# Information supplied start
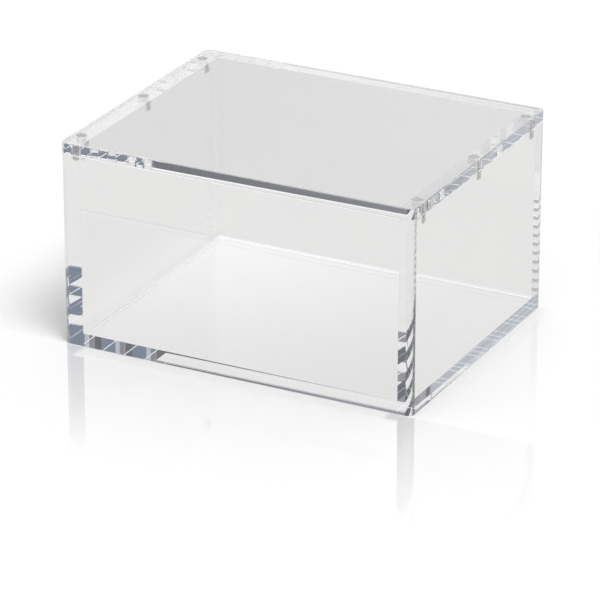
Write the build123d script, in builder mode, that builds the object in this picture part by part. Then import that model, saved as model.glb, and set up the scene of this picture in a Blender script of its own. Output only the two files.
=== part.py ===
from build123d import *
from math import radians, tan
import os

# Clear acrylic storage box with a flat lift-off lid that six pairs of magnets hold shut.
# Millimetres. The origin is the middle of the underside, +Z is up, and the front faces -Y.

# Outer size with the lid on
box_width = 210
box_depth = 165
box_height = 117

# Sheets that the plates are cut from
lid_thickness = 6
wall_thickness = 6
side_thickness = 10
base_thickness = 6

# Routed and polished edges
corner_radius = 4
edge_bevel = 0.4

# Disc magnets, all of one diameter
magnet_diameter = 6
wall_magnet_length = 6
lid_magnet_length = 5
magnet_rim = 0.3
end_magnet_inset = 15

# Blind pockets that the magnets are glued into
glue_gap = 0.1
magnet_recess = 0.1
pilot_diameter = 5
pilot_tip_angle = 118

# Places that follow from the sizes above
wall_height = box_height - lid_thickness
side_length = box_depth - wall_thickness
side_middle_y = wall_thickness / 2
inner_width = box_width - 2 * side_thickness
back_wall_y = (box_depth - wall_thickness) / 2
side_wall_x = (box_width - side_thickness) / 2
magnet_row_length = box_depth - 2 * end_magnet_inset

# Each magnet's place in plan, by the side and the part of the side that it sits in
side_signs = {"left": -1, "right": 1}
row_signs = {"front": -1, "middle": 0, "back": 1}
magnet_places = {
    f"{side}_{row}": (side_sign * side_wall_x, row_sign * magnet_row_length / 2)
    for side, side_sign in side_signs.items()
    for row, row_sign in row_signs.items()
}


def write_piece(piece, name):
    """Label a finished piece and write it under its own name."""
    piece.part.label = name
    export_step(piece.part, f"parts/{name}.step")


def bevel_outer_edges(piece, inner_faces):
    """Break the top and bottom edges of a plate, but not those that an inner face shares."""
    kept_sharp = [edge.center() for face in inner_faces for edge in face.edges()]
    rims = piece.faces().sort_by(Axis.Z)[0].edges() + piece.faces().sort_by(Axis.Z)[-1].edges()
    open_rims = [edge for edge in rims if edge.center() not in kept_sharp]
    chamfer(open_rims, length=edge_bevel)


def magnet_shape(length, top_height, place):
    """One plated disc magnet with bevelled rims, its top face at the given height."""
    with BuildPart(Plane.XY.offset(top_height)) as magnet:
        with Locations(place):
            Cylinder(magnet_diameter / 2, length, align=(Align.CENTER, Align.CENTER, Align.MAX))
        chamfer(magnet.edges().filter_by(GeomType.CIRCLE), length=magnet_rim)
    return magnet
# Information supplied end
Begin with the first line of the data above and, please, print each line exactly until you have printed the line containing "edge_bevel = 0.4"; print nothing else.

Finished task:
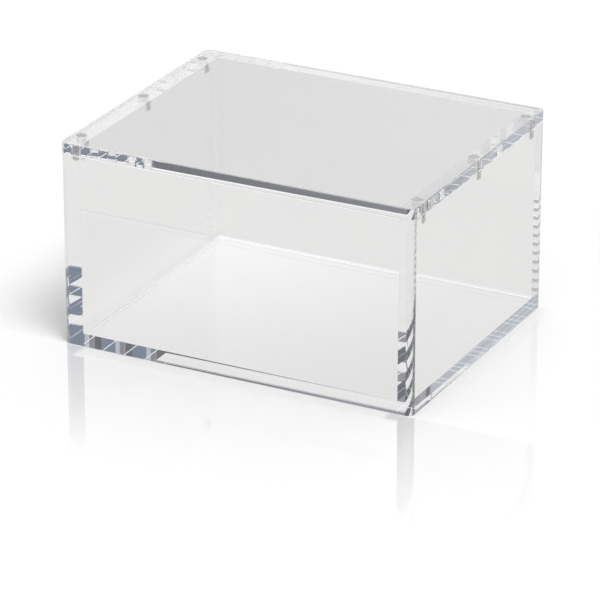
Write the build123d script, in builder mode, that builds the object in this picture part by part. Then import that model, saved as model.glb, and set up the scene of this picture in a Blender script of its own. Output only the two files.
=== part.py ===
from build123d import *
from math import radians, tan
import os

# Clear acrylic storage box with a flat lift-off lid that six pairs of magnets hold shut.
# Millimetres. The origin is the middle of the underside, +Z is up, and the front faces -Y.

# Outer size with the lid on
box_width = 210
box_depth = 165
box_height = 117

# Sheets that the plates are cut from
lid_thickness = 6
wall_thickness = 6
side_thickness = 10
base_thickness = 6

# Routed and polished edges
corner_radius = 4
edge_bevel = 0.4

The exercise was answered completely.